#### DATA SECTION:
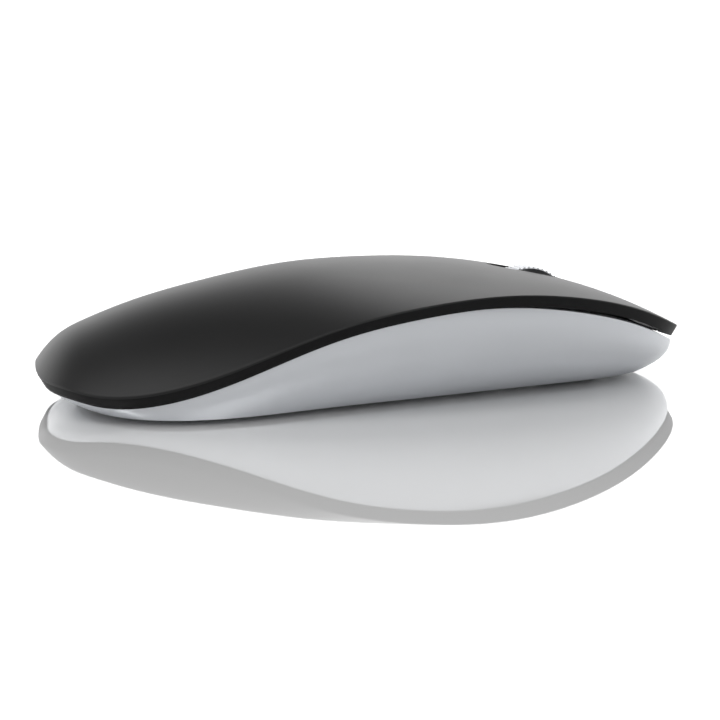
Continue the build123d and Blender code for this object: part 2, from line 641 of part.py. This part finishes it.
# ---- charging socket ----
with BuildPart() as usb_c_socket:
    with BuildSketch(Plane.XY.offset(USB_LOW_Z)):
        with Locations(PORT_SPOT):
            RectangleRounded(USB_WIDTH, USB_HEIGHT, USB_ROUND)
    extrude(amount=USB_LENGTH)
    with BuildSketch(Plane.XY.offset(USB_LOW_Z)):
        with Locations(PORT_SPOT):
            RectangleRounded(USB_WIDTH - 2 * USB_WALL, USB_HEIGHT - 2 * USB_WALL, USB_ROUND - USB_WALL)
    extrude(amount=USB_LENGTH - USB_BACK, mode=Mode.SUBTRACT)
    block(PORT_SPOT, (USB_TONGUE[0], USB_TONGUE[1], USB_LENGTH - USB_BACK), USB_LOW_Z + USB_BACK)
save(usb_c_socket, "usb_c_socket")

# ---- power switch ----
with BuildPart() as power_switch:
    housing_low = BOARD_BOTTOM - POWER_HOUSING[2]
    block((POWER_SPOT[0], POWER_SPOT[1] + POWER_TRAVEL / 2), POWER_HOUSING, housing_low)
    track = (2 * POWER_PIN_RADIUS + 0.4, 2 * POWER_PIN_RADIUS + POWER_TRAVEL + 0.4, POWER_TRACK_DEPTH)
    block((POWER_SPOT[0], POWER_SPOT[1] + POWER_TRAVEL / 2), track, housing_low, Mode.SUBTRACT)
save(power_switch, "power_switch")

with BuildPart() as power_slider:
    flange_low = FLOOR_TOP + BORE_CLEARANCE
    block(POWER_SPOT, POWER_FLANGE, flange_low)
    block(POWER_SPOT, (POWER_KNOB[0], POWER_KNOB[1], flange_low - POWER_KNOB_LOW), POWER_KNOB_LOW)
    post(POWER_SPOT, POWER_PIN_RADIUS, flange_low, housing_low + POWER_TRACK_DEPTH - 2 * TOUCH_GAP)
save(power_slider, "power_slider")

# ---- screws ----
with BuildPart() as case_screws:
    for spot in CASE_SCREW_SPOTS:
        post(spot, HEAD_RADIUS, HEAD_SEAT - HEAD_HEIGHT, HEAD_SEAT)
        post(spot, SCREW_RADIUS, HEAD_SEAT, HEAD_SEAT + CASE_SCREW_LENGTH)
        post(spot, DRIVE_RADIUS, 0, HEAD_SEAT - HEAD_HEIGHT + DRIVE_DEPTH, Mode.SUBTRACT)
save(case_screws, "case_screws")

with BuildPart() as board_screws:
    for spot in BOARD_SCREW_SPOTS:
        post(spot, HEAD_RADIUS, BOARD_TOP, BOARD_TOP + HEAD_HEIGHT)
        post(spot, SCREW_RADIUS, BOARD_TOP - BOARD_SCREW_LENGTH, BOARD_TOP)
        post(spot, DRIVE_RADIUS, BOARD_TOP + HEAD_HEIGHT - DRIVE_DEPTH, SIDE_HIGH_Z, Mode.SUBTRACT)
save(board_screws, "board_screws")
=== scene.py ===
from math import cos, pi, radians, sin, sqrt

import bmesh
import bpy
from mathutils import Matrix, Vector


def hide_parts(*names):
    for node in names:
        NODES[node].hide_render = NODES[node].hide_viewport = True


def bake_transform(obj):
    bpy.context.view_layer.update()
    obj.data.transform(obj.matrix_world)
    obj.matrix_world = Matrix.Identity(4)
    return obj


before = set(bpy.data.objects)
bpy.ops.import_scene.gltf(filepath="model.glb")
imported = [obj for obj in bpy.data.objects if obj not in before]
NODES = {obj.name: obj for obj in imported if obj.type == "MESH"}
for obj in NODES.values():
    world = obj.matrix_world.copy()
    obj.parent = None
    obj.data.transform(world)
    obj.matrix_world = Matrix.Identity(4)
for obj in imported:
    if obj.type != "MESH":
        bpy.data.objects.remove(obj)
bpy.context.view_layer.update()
MM = 0.001

# ---- shape of the cover, in millimetres, as in the CAD but for the wheel window and slit ----
# The window's middle is 1 mm further forward than in the CAD, and the slit is a little narrower.
LENGTH = 113.0
WIDTH = 58.4
WIDEST_Y = -6.0
OUTLINE_POWERS = (2.25, 2.9)
SPINE_HEIGHTS = (9.0, 14.8, 18.5, 20.9, 21.5, 20.9, 18.8, 14.8, 8.3)
SIDE_HEIGHTS = (-10.0, -0.8, 7.0, 13.2, 16.5, 17.6, 16.1, 11.7, 3.6)
TAIL_START_Y = -48.9
TAIL_DROP = 3.0
TAIL_POWER = 2.7
SIDE_X = 30.0
CROWN_POWER = 2.2
COVER_THICKNESS = 2.0
EDGE_LEAN = 0.55
KEY_ROOT_Y = 6.0
WINDOW_Y = 29.5
WINDOW_RADIUS = 4.1
WINDOW_LENGTH = 16.0
SPLIT_HALF_WIDTH = 0.22
RIM_ROUND = 0.35
LIP_ROUND = 0.2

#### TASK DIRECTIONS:
Take the lines above and print them exactly.

#### FULL RESPONSE:
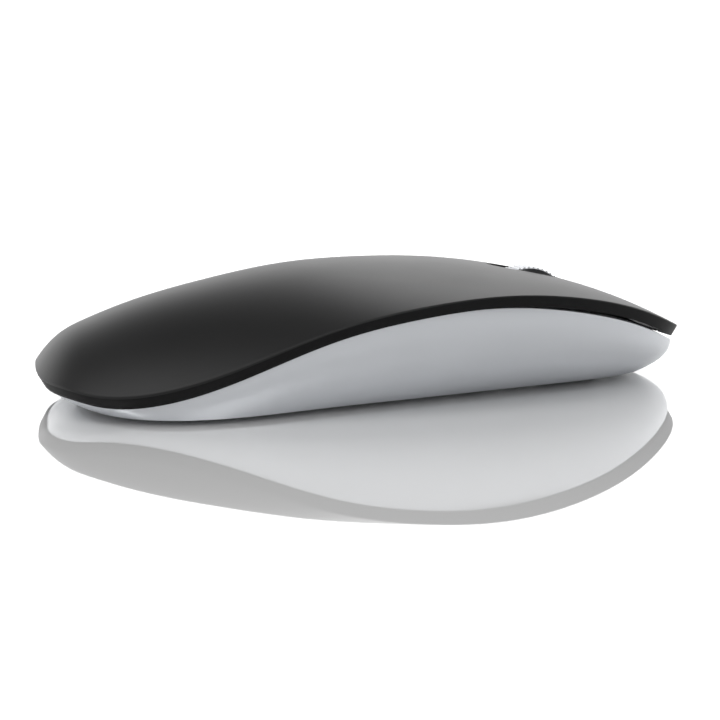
Continue the build123d and Blender code for this object: part 2, from line 641 of part.py. This part finishes it.
# ---- charging socket ----
with BuildPart() as usb_c_socket:
    with BuildSketch(Plane.XY.offset(USB_LOW_Z)):
        with Locations(PORT_SPOT):
            RectangleRounded(USB_WIDTH, USB_HEIGHT, USB_ROUND)
    extrude(amount=USB_LENGTH)
    with BuildSketch(Plane.XY.offset(USB_LOW_Z)):
        with Locations(PORT_SPOT):
            RectangleRounded(USB_WIDTH - 2 * USB_WALL, USB_HEIGHT - 2 * USB_WALL, USB_ROUND - USB_WALL)
    extrude(amount=USB_LENGTH - USB_BACK, mode=Mode.SUBTRACT)
    block(PORT_SPOT, (USB_TONGUE[0], USB_TONGUE[1], USB_LENGTH - USB_BACK), USB_LOW_Z + USB_BACK)
save(usb_c_socket, "usb_c_socket")

# ---- power switch ----
with BuildPart() as power_switch:
    housing_low = BOARD_BOTTOM - POWER_HOUSING[2]
    block((POWER_SPOT[0], POWER_SPOT[1] + POWER_TRAVEL / 2), POWER_HOUSING, housing_low)
    track = (2 * POWER_PIN_RADIUS + 0.4, 2 * POWER_PIN_RADIUS + POWER_TRAVEL + 0.4, POWER_TRACK_DEPTH)
    block((POWER_SPOT[0], POWER_SPOT[1] + POWER_TRAVEL / 2), track, housing_low, Mode.SUBTRACT)
save(power_switch, "power_switch")

with BuildPart() as power_slider:
    flange_low = FLOOR_TOP + BORE_CLEARANCE
    block(POWER_SPOT, POWER_FLANGE, flange_low)
    block(POWER_SPOT, (POWER_KNOB[0], POWER_KNOB[1], flange_low - POWER_KNOB_LOW), POWER_KNOB_LOW)
    post(POWER_SPOT, POWER_PIN_RADIUS, flange_low, housing_low + POWER_TRACK_DEPTH - 2 * TOUCH_GAP)
save(power_slider, "power_slider")

# ---- screws ----
with BuildPart() as case_screws:
    for spot in CASE_SCREW_SPOTS:
        post(spot, HEAD_RADIUS, HEAD_SEAT - HEAD_HEIGHT, HEAD_SEAT)
        post(spot, SCREW_RADIUS, HEAD_SEAT, HEAD_SEAT + CASE_SCREW_LENGTH)
        post(spot, DRIVE_RADIUS, 0, HEAD_SEAT - HEAD_HEIGHT + DRIVE_DEPTH, Mode.SUBTRACT)
save(case_screws, "case_screws")

with BuildPart() as board_screws:
    for spot in BOARD_SCREW_SPOTS:
        post(spot, HEAD_RADIUS, BOARD_TOP, BOARD_TOP + HEAD_HEIGHT)
        post(spot, SCREW_RADIUS, BOARD_TOP - BOARD_SCREW_LENGTH, BOARD_TOP)
        post(spot, DRIVE_RADIUS, BOARD_TOP + HEAD_HEIGHT - DRIVE_DEPTH, SIDE_HIGH_Z, Mode.SUBTRACT)
save(board_screws, "board_screws")
=== scene.py ===
from math import cos, pi, radians, sin, sqrt

import bmesh
import bpy
from mathutils import Matrix, Vector


def hide_parts(*names):
    for node in names:
        NODES[node].hide_render = NODES[node].hide_viewport = True


def bake_transform(obj):
    bpy.context.view_layer.update()
    obj.data.transform(obj.matrix_world)
    obj.matrix_world = Matrix.Identity(4)
    return obj


before = set(bpy.data.objects)
bpy.ops.import_scene.gltf(filepath="model.glb")
imported = [obj for obj in bpy.data.objects if obj not in before]
NODES = {obj.name: obj for obj in imported if obj.type == "MESH"}
for obj in NODES.values():
    world = obj.matrix_world.copy()
    obj.parent = None
    obj.data.transform(world)
    obj.matrix_world = Matrix.Identity(4)
for obj in imported:
    if obj.type != "MESH":
        bpy.data.objects.remove(obj)
bpy.context.view_layer.update()
MM = 0.001

# ---- shape of the cover, in millimetres, as in the CAD but for the wheel window and slit ----
# The window's middle is 1 mm further forward than in the CAD, and the slit is a little narrower.
LENGTH = 113.0
WIDTH = 58.4
WIDEST_Y = -6.0
OUTLINE_POWERS = (2.25, 2.9)
SPINE_HEIGHTS = (9.0, 14.8, 18.5, 20.9, 21.5, 20.9, 18.8, 14.8, 8.3)
SIDE_HEIGHTS = (-10.0, -0.8, 7.0, 13.2, 16.5, 17.6, 16.1, 11.7, 3.6)
TAIL_START_Y = -48.9
TAIL_DROP = 3.0
TAIL_POWER = 2.7
SIDE_X = 30.0
CROWN_POWER = 2.2
COVER_THICKNESS = 2.0
EDGE_LEAN = 0.55
KEY_ROOT_Y = 6.0
WINDOW_Y = 29.5
WINDOW_RADIUS = 4.1
WINDOW_LENGTH = 16.0
SPLIT_HALF_WIDTH = 0.22
RIM_ROUND = 0.35
LIP_ROUND = 0.2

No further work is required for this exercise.